U Dhammaloka, an Irish working-class sailor turned Buddhist monk, ordained in Burma before the turn of the twentieth century, was remarkable not just for his popularity as Buddhist propagandist, organizer and opponent of Christian missionaries, but for his ability to forge connections across traditions, nations and ethnicities. His organizing brought together a diversity of supporters, from Burmese villagers to Australian Theosophists, Singhalese gem merchants to Shan Sawbwa chiefs. Traveling between Burma, Siam, Singapore, Japan, Ceylon and Nepal, he organized Buddhist missions, schools and tract societies that spanned countries and Buddhist traditions. In Singapore, for example, he brought together Japanese Pure Land, Hokkien Chinese, Singhalese and Burmese Buddhists for a set of rituals and forged a common sense of purpose in defending Buddhism. His use of existing networks—business, political, ethnic, and reformist—highlights the deeply interconnected nature of the colonial world. Keenly aware of the power of print media, he wrote as a correspondent to Southeast Asian newspapers as a means of publicizing his Buddhist projects across multiple colonial contexts and Buddhist communities. Moreover, he wove together a syncretic blend of discourses, ranging from Burmese Buddhist revivalism, American and European freethinker atheism, temperance, pan-Buddhist internationalism and anti-colonial rhetoric, that facilitated the flow of ideas and made each intelligible in multiple contexts. This paper will explore the connections in U Dhammaloka’s travels and discourse in order to better understand the hidden and diverse sets of interconnection that underlay colonial modernity and the multiple visions of modern Buddhism.
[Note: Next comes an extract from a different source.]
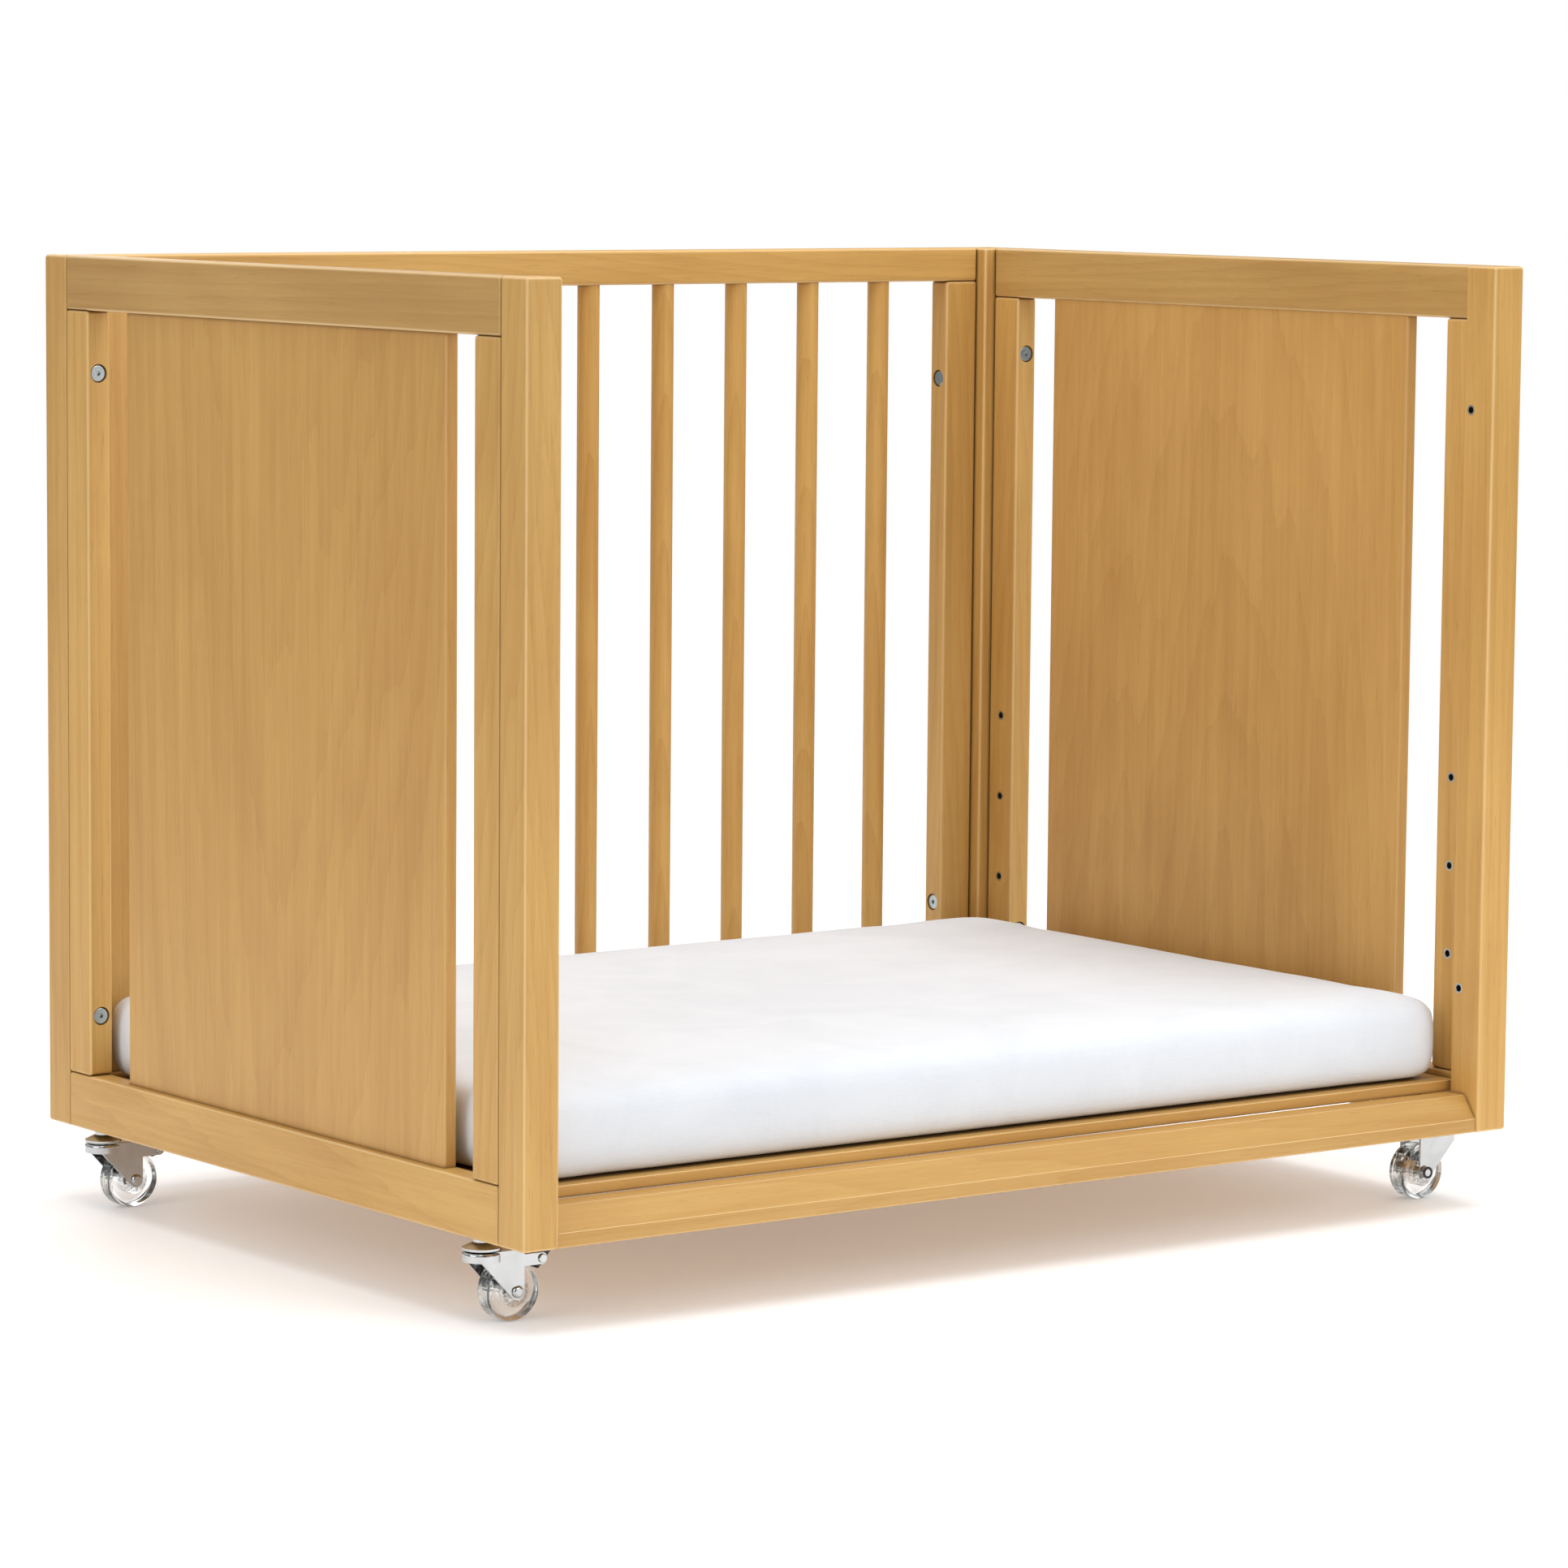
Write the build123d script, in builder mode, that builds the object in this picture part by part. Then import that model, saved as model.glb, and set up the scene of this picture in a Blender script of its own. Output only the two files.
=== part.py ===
"""Wooden playpen on four braked swivel casters: two panelled ends, a spindle back and an open front.

Frame: origin on the floor under the middle of the pen, +X along the length (left to right when
seen from the open front), +Y from the front to the back, +Z up. Millimetres.
"""
import os

from build123d import *

os.makedirs("parts", exist_ok=True)

# ---------------------------------------------------------------- driving dimensions (mm)
length = 1016.0             # outside, post face to post face, along X
width = 731.0               # outside, post face to post face, along Y
post_height = 740.0
wood_base = 67.0            # floor to the underside of the woodwork
edge_round = 3.0            # rounding on every long timber edge

post_x, post_y = 33.0, 36.0
end_thick = 22.0            # end frames, flush with the outside of the posts
end_top_high = 45.5
end_bottom_high = 47.0
end_stile_wide = 36.0
panel_wide, panel_thick = 486.0, 12.0
panel_recess = 8.0          # panel face behind the outside of the rails
panel_tongue = 8.0          # how far the panel runs into the rail grooves

back_thick = 24.0
back_rail_high = 31.0
back_stile_wide = 36.0
spindle_count = 10
spindle_diameter = 20.0
spindle_tenon = 10.0

stretcher_high, stretcher_deep = 31.0, 36.5
stretcher_setback = 2.5     # stretcher face behind the post faces
stretcher_round = 1.5
chamfer_flat, chamfer_foot = 13.5, 11.6    # depth of the sloping face, height where it starts

board_thick = 9.5
board_gap = 1.0             # board to the stretcher and to the posts
board_round = 1.0
ledge_wide, ledge_high, ledge_long = 20.0, 20.0, 560.0
ledge_round = 2.0
ledge_screw_ys = (-220.0, 0.0, 220.0)
mattress_thick = 70.0
mattress_gap = 2.5          # mattress to the end frames
mattress_back_gap = 7.5     # mattress to the back frame
mattress_rest_gap = 0.3     # mattress to the board it lies on
mattress_corner, mattress_edge = 24.0, 14.0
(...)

A Buddhist Anti-Colonial Modernity: Excavating the Travels and Legacy of S. Mahinda Thera, the Sikkimese-Sri Lankan Freedom Fighter
Kalzang Dorjee Bhutia, Delhi University, USA

S. Mahinda Thera (also known as Tibet Jathika S. Mahinda Himi, b. 1898?- d.1951) was a Sri Lankan Buddhist monk who became renowned in 1930s and -40s Sri Lanka as the author of a number of virulently anti-colonial poems and songs that combined Buddhist motifs with nationalist cries for independence from European colonialism. Despite his dedication to the cause of Sri Lankan independence, he was not originally from Sri Lanka. While Mahinda Thera is popularly considered to have been a Tibetan who travelled to Sri Lanka in 1912 to take ordination in the Theravadin tradition, the ‘S’ before his title refers to “Sikkim,” Mahinda Thera’s actual place of birth. This paper will engage with the international and inter-traditional legacy of S. Mahinda Thera, and particularly focus on his political philosophy. S. Mahinda Thera’s poetry reveals the development of a uniquely Buddhist anti-colonialism that was part of a wider anti-colonial discourse present in Sri Lanka during the early to mid-20th century. At the same time in S. Mahinda Thera’s birthplace of Sikkim, Buddhism was also an important part of anti-colonial discourse. This paper will focus on the figure of S. Mahinda Thera in order to bridge these movements, and consider more widely the formation of anti-colonial modernity in Buddhist societies.

Was Buddhist Colonial Modernity Gendered?: Exploring the Archives of Tibeto-Himalayan Buddhist Travel in the early to mid-20th century
Amy P. Holmes-Tagchungdarpa, Grinnell College, USA

While there were a number of agents involved in the creation of new Buddhist networks between the Tibetan plateau and South and East Asia facilitated by colonial modernity, this paper will focus on two – a monk and a nun – to draw out the extent to which participation in and access to new modes of travel and inter-traditional interactions were gendered. Gedun Chopel (1903-1951) was a renowned Buddhist scholar, monk, poet, sexologist and traveler who spent a period of time in Ceylon in the 1930s, which was in the process of undergoing a Theravadin Buddhist revival. The Sikkimese nun Pelling Ani Wangdzin (188?-192?) was a Buddhist practitioner who also travelled throughout India and Nepal and who interacted with Theravadin communities in South Asia during the decades immediately preceeding Gedun Chopel. Unlike Gedun Chopel, Pelling Ani Wangdzin does not have work attributed to her that records her travels. This raises questions about the availability of education and travel for women during this period. While Gedun Chopel’s work was circulated through the printing press and Tibetan-language newspapers, Ani Wangdzin is a largely forgotten figure, representative of the sizable groups of female Buddhist practitioners who also utilized the new technologies of travel available through colonial modernity in their pilgrimages and quest for education across national boundaries. This paper will examine the extent to which colonial modernity was a gendered process for Buddhists, and critically consider the way that it influenced traditional Buddhist social and philosophical ideas about gender.